For all the elevation American progressivism has received recently— Joe Biden’s leftward flop, the descent of America’s institutional elites into facile wokeism—I am beginning to think the most alert minds on the political left know that what looked like their historical moment is losing momentum.
The Democrats’ determination, driven by party progressives, to cram a generation’s worth of entitlements, taxes and welfare spending into a single reconciliation bill they will pass with a vice-presidential vote is properly seen as an act of desperation. They know it’s this year or never for making central government authority the virtually irreversible locus of power in the U.S. system. How else to explain the constant, totalist appeal that all this must be done to “save our democracy”? The clock is ticking.

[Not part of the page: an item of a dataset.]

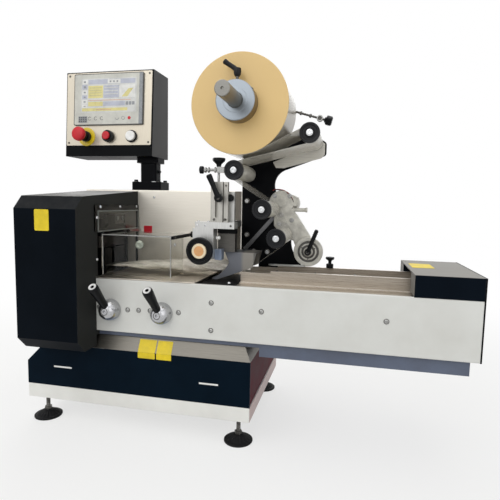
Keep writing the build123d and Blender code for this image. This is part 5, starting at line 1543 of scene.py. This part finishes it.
def makeSlideLever(look):
    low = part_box("former_slide")[0]
    across, up = look["leverPlace"]
    hub = Vector((low.x + across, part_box("slide_clamp_lever")[1].y, low.z + up))
    shell = newShell()
    addLathe(shell, hub, toFront, [
        (0, 0), (0.0070, 0), (0.0084, 0.0020), (0.0090, 0.0080), (0.0116, 0.0120), (0.0120, 0.0180),
        (0.0112, 0.0235), (0.0080, 0.0262), (0.0052, 0.0262), (0.0046, 0.0246), (0, 0.0246)],
        ["oiledSteel"] * 2 + ["gripBlack"] * 7 + ["oiledSteel"] * 2, 40)
    start = hub - Vector((0, look["leverDepth"], 0))
    reach = Vector(look["leverReach"])
    bend = [start, start + reach * 0.25 + Vector((0, -0.0008, 0)), start + reach * 0.6, start + reach * 0.99]
    addTube(shell, smoothPath(bend, 8), lambda share: 0.0084 - 0.0016 * math.sin(math.pi * share)
            - (0.0024 if share > 0.98 else 0), "gripBlack", 24)
    finishShell(shell, "slide_lock_handle", "slide_lever", ["slide_clamp_lever"])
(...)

But elevate your gaze beyond the Beltway, with its dainty debates about “our democracy,” and it looks like the ideology of command-and-control rule over entire populations is losing public support all over the world.
Cuba, South Africa, Haiti, Belarus and Myanmar all have seen recent explosions of significant antigovernment protests. In a world overwhelmed by dramatic events, one’s instinct is to let them wash through. But maybe we should consider the possibility that something other than random chaos is reflected in so many antigovernment protests. Wildfires can also erupt among nations.
The fall of the Berlin Wall in 1989 wasn’t expected. Even less likely was the dissolution two years later of the entire Soviet Union and its bloc of satellite countries. Cuban communism is 60 years old. Like the Berlin Wall, Castro’s Cuba became a political monolith, a lump of seemingly immovable repression.
Apologists for both the Soviet Union and Cuba long argued for a kind of amoral patience, believing that someday the sacrifices and compromises would be validated with the arrival of what they now call “equity.”
On Cuba, they still do. Nikole Hannah-Jones, architect of the New York Times’ “1619 Project,” said this week, “The most equal multiracial country in our hemisphere, it would be Cuba.” She added, “That’s largely due to socialism, which I’m sure no one wants to hear.” Not anymore in Cuba, it appears.
South Africa has just seen its worst rioting since apartheid ended and the African National Congress came to power in a democratic election in 1994. The ANC has run South Africa ever since, never losing an election and largely immune to international criticism, with the past week’s riots occurring under “reform” President Cyril Ramaphosa.
What happened? In a recent article, Brian Pottinger, former editor of the South African Sunday Times, offers a searing and comprehensive indictment of the ANC’s nearly three decades of misrule. “To gain control of the state,” he writes, “the ANC followed a policy of ‘cadre deployment’ of party faithful to occupy every level of government. Unable to even manage its own party affairs, they had no hope of managing a modern state. Everywhere there was dysfunction, collapse and corruption, the burden again borne most heavily by the poor.” All this, he writes, “has not gone unnoticed by the people burning the malls today.”
Meanwhile, one finds academics writing admiringly that the African National Congress is a model for Black Lives Matter in the U.S., offering “lessons in white allyship from the South African anti-apartheid movement.” And maybe they’re right that South Africa’s ANC is in fact the political model for Black Lives Matter. BLM’s global network issued a statement this week praising Cuba’s government for its “solidarity with oppressed peoples of African descent.”
Peoples of African descent have suffered for decades under Haiti’s misrule by a succession of dictators. The assassination of President Jovenel Moïse on July 7 pitched the country back into the only political model most of it citizens have ever known—a zero-sum power struggle.
In Russia, Vladimir Putin has spent years suppressing protests, led most recently by Alexei Navalny. Those protests spread last year to nearby Belarus and President Alexander Lukashenko’s fake democracy. Protests against Iran’s mullahs have become routine, especially outside Tehran.
Arguably the event that led in time to the unraveling of Soviet communism’s control over the Iron Curtain countries was the creation in 1980 of the Polish labor union Solidarity after a strike at the Lenin Shipyard in Gdansk. Our era’s Solidarity may prove to be Hong Kong’s heroic protests against Chinese communist rule.
The Hong Kong autonomy protests became a global phenomenon, running almost nonstop after March 2019. They were about one clear thing—freedom. The dramatic images of those long, hopelessly overmatched protests penetrated everywhere via social media, and that includes Cuba. It looks now as if Hong Kong’s people lost, but we shall see.
In the U.S. we have been having a debate about democratic capitalism and whether it can provide what its critics on the left call distributive justice, or equity. Their alternative, on offer now in Congress, is a softened version of centralized government direction for a country of 328 million people. The result surely would be permanent misrule. Who already in possession of freedom would want to go there?